-------- Available data

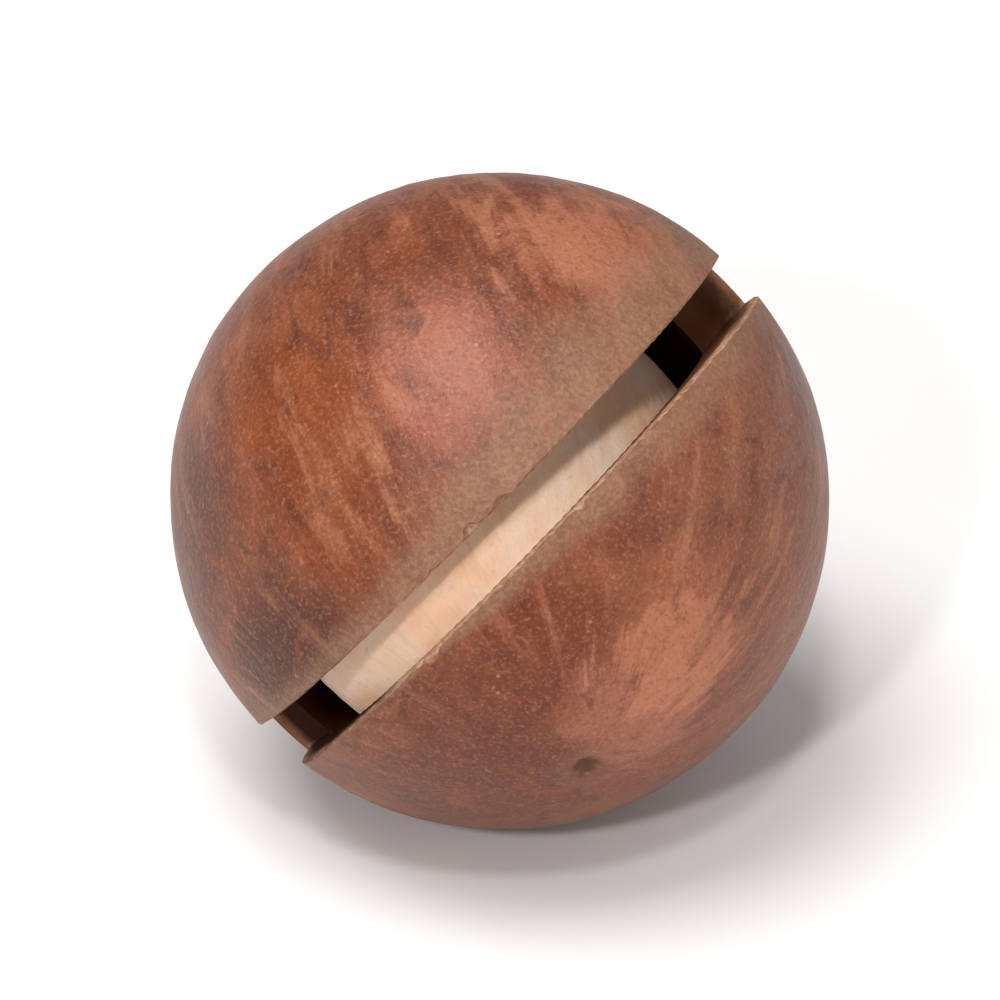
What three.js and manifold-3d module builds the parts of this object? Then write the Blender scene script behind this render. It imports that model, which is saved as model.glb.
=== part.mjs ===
// Macadamia nut in its shell, with a saw cut through the shell that shows the kernel.
// Millimetres, +Z up. The origin is the middle of the small flat spot that the nut rests on.
// The cut faces -Y and slants from low on the left to high on the right.

import * as THREE from 'three';
import { mergeVertices } from 'three/addons/utils/BufferGeometryUtils.js';
import Module from 'manifold-3d';

const wasm = await Module();
wasm.setup();

// Driving dimensions, in millimetres, and angles in radians
const { degToRad } = THREE.MathUtils;
const NUT_RADIUS = 13.5;
const CENTRE_HEIGHT = 13.25;
const CAVITY_RADIUS = 11;
const CAVITY_SHIFT_ALONG_CUT = -0.8;
const CAVITY_SHIFT_OUTWARD = 0.9;
const KERNEL_RADIUS = 10.4;
const KERNEL_CLEARANCE = 0.3;

// The saw cut: how wide it is, how far round it goes, and the blade that made it
const CUT_WIDTH = 2.2;
const CUT_OFF_CENTRE = 0.55;
const CUT_DEPTH_INTO_CAVITY = 0.5;
const CUT_START = degToRad(-80);
const CUT_END = degToRad(72);
const BLADE_RADIUS = 30;
const CUT_FACES_UP = degToRad(33);
const CUT_SLANT = degToRad(45.7);
const CUT_LEAN = degToRad(3);

// The outside is uneven by about this much, in a few broad waves
const SWELL_HEIGHT = 0.1;
const SWELL_WAVES = [new THREE.Vector3(2.3, 0, 1.1), new THREE.Vector3(0, 2.7, -0.8)];
const SWELL_STARTS = [0.4, 1.9];

// At one of the nut's poles is a small round pore, and at the other the dished stem scar
const PORE = { depth: 0.35, width: degToRad(3.5) };
const SCAR = { depth: 0.3, width: degToRad(10), rimAt: degToRad(13), rimWidth: degToRad(4), rimHeight: 0.18 };

// How far the kernel is from round, as parts of its radius
const KERNEL_SHORT_ALONG_CUT = 0.08;
const KERNEL_BASE = { flat: 0.03, width: degToRad(35) };
const KERNEL_POINT = { height: 0.015, width: degToRad(14) };

// Segments round and from pole to pole of each rounded surface
const OUTSIDE_SEGMENTS = [60, 36];
const CAVITY_SEGMENTS = [40, 20];
const KERNEL_SEGMENTS = [44, 26];
const ARC_STEPS = 48;
const OUTLINE_MARGIN = 2;
const BLOCK_SIDE = 3 * NUT_RADIUS;
const SAME_POINT = 1e-5;

// The cut's own directions: along it, straight out of it, and across its two faces
const toViewer = new THREE.Vector3(0, -Math.cos(CUT_FACES_UP), Math.sin(CUT_FACES_UP));
const right = new THREE.Vector3(1, 0, 0);
const upward = toViewer.clone().cross(right);
const along = right.clone().multiplyScalar(Math.cos(CUT_SLANT))
  .addScaledVector(upward, Math.sin(CUT_SLANT));
const outward = toViewer.clone().applyAxisAngle(along, CUT_LEAN);
const across = along.clone().cross(outward);

// The pore looks out low on the right of the cut, and the stem scar is behind it
const PORE_DIRECTION = new THREE.Vector3(0.26, -0.9, -0.36).normalize();

const cavityCentre = along.clone().multiplyScalar(CAVITY_SHIFT_ALONG_CUT)
  .addScaledVector(outward, CAVITY_SHIFT_OUTWARD);
const kernelCentre = cavityCentre.clone();
kernelCentre.z -= CAVITY_RADIUS - KERNEL_RADIUS - KERNEL_CLEARANCE;

// A closed solid of a geometry whose normals and texture coordinates are not needed
function solidFrom(geometry) {
  const bare = geometry.clone();
  bare.deleteAttribute('normal');
  bare.deleteAttribute('uv');
  const closed = mergeVertices(bare, SAME_POINT);
  return new wasm.Manifold(new wasm.Mesh({
    numProp: 3,
    vertProperties: Float32Array.from(closed.attributes.position.array),
    triVerts: Uint32Array.from(closed.index.array),
  }));
}

// A geometry of a solid
function geometryFrom(solid) {
  const mesh = solid.getMesh();
  const geometry = new THREE.BufferGeometry();
  geometry.setAttribute('position', new THREE.BufferAttribute(mesh.vertProperties, 3));
  geometry.setIndex(new THREE.BufferAttribute(mesh.triVerts, 1));
  geometry.computeVertexNormals();
  return geometry;
}

// A rounded body about a centre, its poles on the nut's axis, its radius given for each direction
function roundedBody(segments, centre, radiusAt) {
  const geometry = new THREE.SphereGeometry(1, ...segments);
  const poleTurn = new THREE.Quaternion().setFromUnitVectors(THREE.Object3D.DEFAULT_UP, PORE_DIRECTION);
  geometry.applyQuaternion(poleTurn);
  const places = geometry.attributes.position;
  const direction = new THREE.Vector3();
  for (let i = 0; i < places.count; i += 1) {
    direction.fromBufferAttribute(places, i).normalize();
    direction.multiplyScalar(radiusAt(direction)).add(centre);
    places.setXYZ(i, direction.x, direction.y, direction.z);
  }
  return geometry;
}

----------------

* **Objective**
Nothing in the data may differ; print all of it exactly as written.

* **Task response**
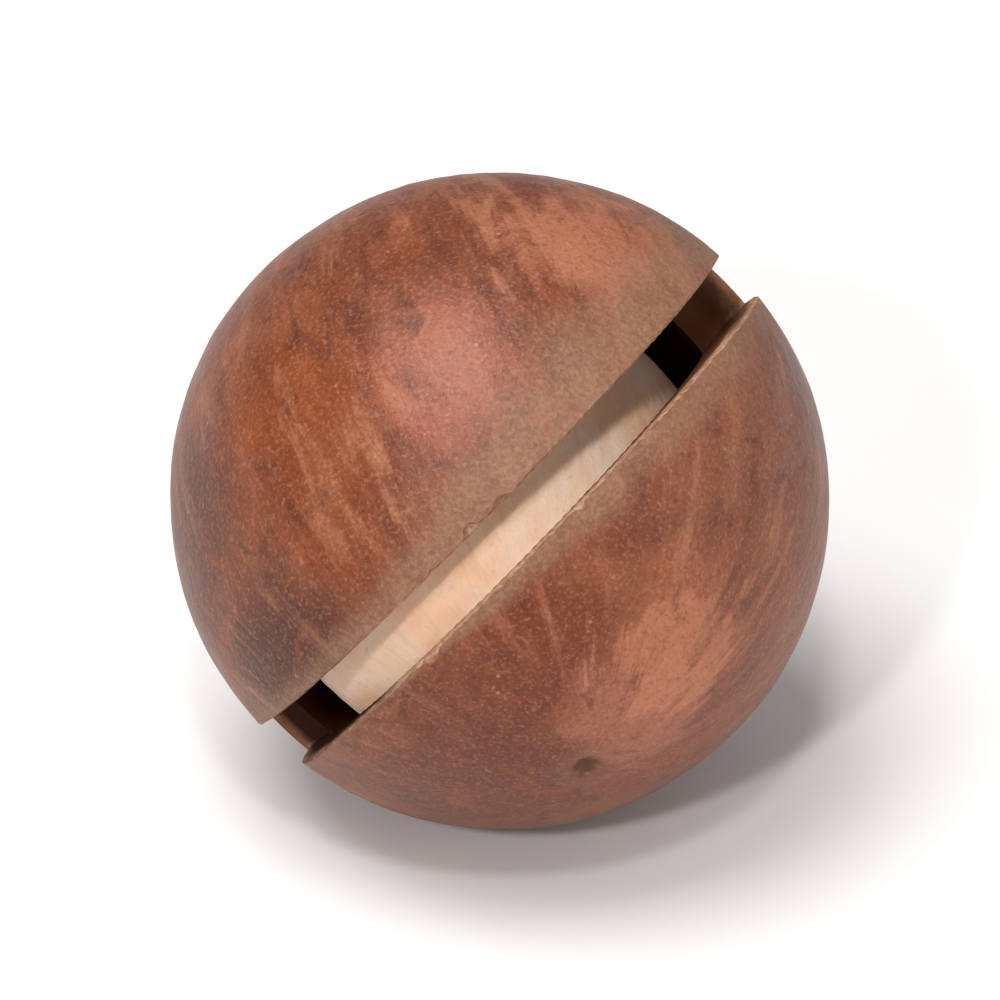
What three.js and manifold-3d module builds the parts of this object? Then write the Blender scene script behind this render. It imports that model, which is saved as model.glb.
=== part.mjs ===
// Macadamia nut in its shell, with a saw cut through the shell that shows the kernel.
// Millimetres, +Z up. The origin is the middle of the small flat spot that the nut rests on.
// The cut faces -Y and slants from low on the left to high on the right.

import * as THREE from 'three';
import { mergeVertices } from 'three/addons/utils/BufferGeometryUtils.js';
import Module from 'manifold-3d';

const wasm = await Module();
wasm.setup();

// Driving dimensions, in millimetres, and angles in radians
const { degToRad } = THREE.MathUtils;
const NUT_RADIUS = 13.5;
const CENTRE_HEIGHT = 13.25;
const CAVITY_RADIUS = 11;
const CAVITY_SHIFT_ALONG_CUT = -0.8;
const CAVITY_SHIFT_OUTWARD = 0.9;
const KERNEL_RADIUS = 10.4;
const KERNEL_CLEARANCE = 0.3;

// The saw cut: how wide it is, how far round it goes, and the blade that made it
const CUT_WIDTH = 2.2;
const CUT_OFF_CENTRE = 0.55;
const CUT_DEPTH_INTO_CAVITY = 0.5;
const CUT_START = degToRad(-80);
const CUT_END = degToRad(72);
const BLADE_RADIUS = 30;
const CUT_FACES_UP = degToRad(33);
const CUT_SLANT = degToRad(45.7);
const CUT_LEAN = degToRad(3);

// The outside is uneven by about this much, in a few broad waves
const SWELL_HEIGHT = 0.1;
const SWELL_WAVES = [new THREE.Vector3(2.3, 0, 1.1), new THREE.Vector3(0, 2.7, -0.8)];
const SWELL_STARTS = [0.4, 1.9];

// At one of the nut's poles is a small round pore, and at the other the dished stem scar
const PORE = { depth: 0.35, width: degToRad(3.5) };
const SCAR = { depth: 0.3, width: degToRad(10), rimAt: degToRad(13), rimWidth: degToRad(4), rimHeight: 0.18 };

// How far the kernel is from round, as parts of its radius
const KERNEL_SHORT_ALONG_CUT = 0.08;
const KERNEL_BASE = { flat: 0.03, width: degToRad(35) };
const KERNEL_POINT = { height: 0.015, width: degToRad(14) };

// Segments round and from pole to pole of each rounded surface
const OUTSIDE_SEGMENTS = [60, 36];
const CAVITY_SEGMENTS = [40, 20];
const KERNEL_SEGMENTS = [44, 26];
const ARC_STEPS = 48;
const OUTLINE_MARGIN = 2;
const BLOCK_SIDE = 3 * NUT_RADIUS;
const SAME_POINT = 1e-5;

// The cut's own directions: along it, straight out of it, and across its two faces
const toViewer = new THREE.Vector3(0, -Math.cos(CUT_FACES_UP), Math.sin(CUT_FACES_UP));
const right = new THREE.Vector3(1, 0, 0);
const upward = toViewer.clone().cross(right);
const along = right.clone().multiplyScalar(Math.cos(CUT_SLANT))
  .addScaledVector(upward, Math.sin(CUT_SLANT));
const outward = toViewer.clone().applyAxisAngle(along, CUT_LEAN);
const across = along.clone().cross(outward);

// The pore looks out low on the right of the cut, and the stem scar is behind it
const PORE_DIRECTION = new THREE.Vector3(0.26, -0.9, -0.36).normalize();

const cavityCentre = along.clone().multiplyScalar(CAVITY_SHIFT_ALONG_CUT)
  .addScaledVector(outward, CAVITY_SHIFT_OUTWARD);
const kernelCentre = cavityCentre.clone();
kernelCentre.z -= CAVITY_RADIUS - KERNEL_RADIUS - KERNEL_CLEARANCE;

// A closed solid of a geometry whose normals and texture coordinates are not needed
function solidFrom(geometry) {
  const bare = geometry.clone();
  bare.deleteAttribute('normal');
  bare.deleteAttribute('uv');
  const closed = mergeVertices(bare, SAME_POINT);
  return new wasm.Manifold(new wasm.Mesh({
    numProp: 3,
    vertProperties: Float32Array.from(closed.attributes.position.array),
    triVerts: Uint32Array.from(closed.index.array),
  }));
}

// A geometry of a solid
function geometryFrom(solid) {
  const mesh = solid.getMesh();
  const geometry = new THREE.BufferGeometry();
  geometry.setAttribute('position', new THREE.BufferAttribute(mesh.vertProperties, 3));
  geometry.setIndex(new THREE.BufferAttribute(mesh.triVerts, 1));
  geometry.computeVertexNormals();
  return geometry;
}

// A rounded body about a centre, its poles on the nut's axis, its radius given for each direction
function roundedBody(segments, centre, radiusAt) {
  const geometry = new THREE.SphereGeometry(1, ...segments);
  const poleTurn = new THREE.Quaternion().setFromUnitVectors(THREE.Object3D.DEFAULT_UP, PORE_DIRECTION);
  geometry.applyQuaternion(poleTurn);
  const places = geometry.attributes.position;
  const direction = new THREE.Vector3();
  for (let i = 0; i < places.count; i += 1) {
    direction.fromBufferAttribute(places, i).normalize();
    direction.multiplyScalar(radiusAt(direction)).add(centre);
    places.setXYZ(i, direction.x, direction.y, direction.z);
  }
  return geometry;
}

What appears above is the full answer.